The Academy approached each of SOM's three offices, located in New York, Chicago and San Francisco, to see if they were interested. Each office "jumped at the opportunity to continue SOM and Walter's work at the Academy," Regni wrote. He provided each office with the same requirements, including that it should build on the Academy's symbolism and heraldry.

A jury consisting of Regni, Rokke, Euberg, then-Cadet 2nd Class Tyler Keener and others, selected the New York office's proposal as its final design. After they presented the winning design to the secretary of the Air Force and the chief of staff in 2009, Regni addressed concerns that the design would attract criticism.

"We were not asking the taxpayer to pay for anything beyond the basic building," Regni wrote. Then-Air Force Chief of Staff Gen. Norton Schwartz pointed out that the Air Force's portion of the contribution was "akin to an enlisted dormitory."

Jennifer Bateman, the Endowment's chief fundraiser, said the CCLD facility represents a successful partnership between the Air Force and donors.

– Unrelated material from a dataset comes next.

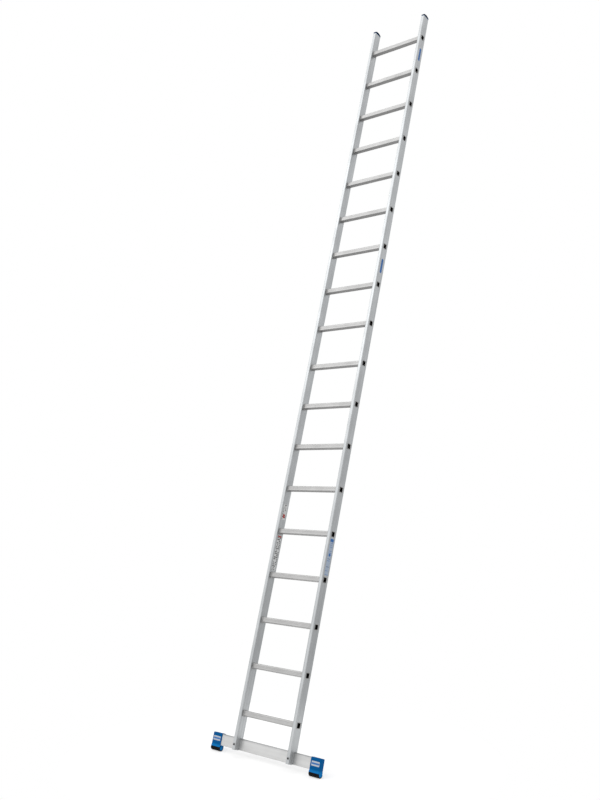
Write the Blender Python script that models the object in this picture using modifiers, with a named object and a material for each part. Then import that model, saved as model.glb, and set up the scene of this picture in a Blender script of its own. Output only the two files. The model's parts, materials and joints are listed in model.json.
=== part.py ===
"""Leaning rung ladder with a stabiliser bar across its lower end.

The ladder is built upright in its own frame, which a parent empty holds: X runs along the rungs, Y from the
climbing side to the wall side, and Z up the stiles from their cut lower ends. The empty then leans the ladder
back to its working angle and stands it with its soles on the floor.
"""

from math import acos, cos, pi, radians, sin

import bmesh
import bpy
from mathutils import Matrix, Vector

# ---------------------------------------------------------------- driving dimensions, in metres

LEAN_ANGLE = radians(73.3)  # between the stiles and the floor
OUTER_WIDTH = 0.450  # over both stiles

RUNG_COUNT = 18
RUNG_PITCH = 0.280
FIRST_RUNG_HEIGHT = 0.214  # from the stiles' lower ends to the middle of the lowest rung
TOP_MARGIN = 0.176  # stile left above the middle of the top rung

STILE_DEPTH = 0.060  # front to rear
STILE_THICKNESS = 0.023  # side to side
STILE_WALL = 0.0016
STILE_CORNER = 0.003
STILE_GROOVE_MARGIN = 0.0085  # from the front and rear faces to the groove near each
STILE_GROOVE_WIDTH = 0.0016
STILE_GROOVE_DEPTH = 0.0004

RUNG_DEPTH = 0.029
RUNG_HEIGHT = 0.031
RUNG_WALL = 0.0013
RUNG_CORNER = 0.005
RUNG_SLEEVE = 0.0012  # how far the ribbed middle stands out from the plain ends
RUNG_GROOVE_WIDTH = 0.0026
RUNG_GROOVE_DEPTH = 0.0009
RUNG_GROOVE_PITCH = 0.0058
TREAD_GROOVES = 3  # in the upper and lower sides of a rung
FACE_GROOVES = 2  # in the front and rear sides of a rung
COLLAR_RISE = 0.0030  # how far a rung's swaged collars stand out from it
INNER_COLLAR = 0.0040  # length along the rung, against the stile's inner face
OUTER_COLLAR = 0.0015  # length along the rung, against the stile's outer face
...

"I think success in this endeavor will point the way forward in terms of how we fund the Air Force Academy, so I think this building is significant in charting a new way forward," she said.

The new building will be home to what Col. Joseph Sanders, permanent professor and CCLD director called "an integrative mission that is owned by faculty, staff, and cadets."

"We will have scholars, we envision, from all over the world -- really coming together inside this building to help us answer the tough questions around character and leadership development. Along with our faculty and staff, these scholars will actually help address some of the more relevant and contemporary ethical challenges that the Air Force as well as other organizations around the world face."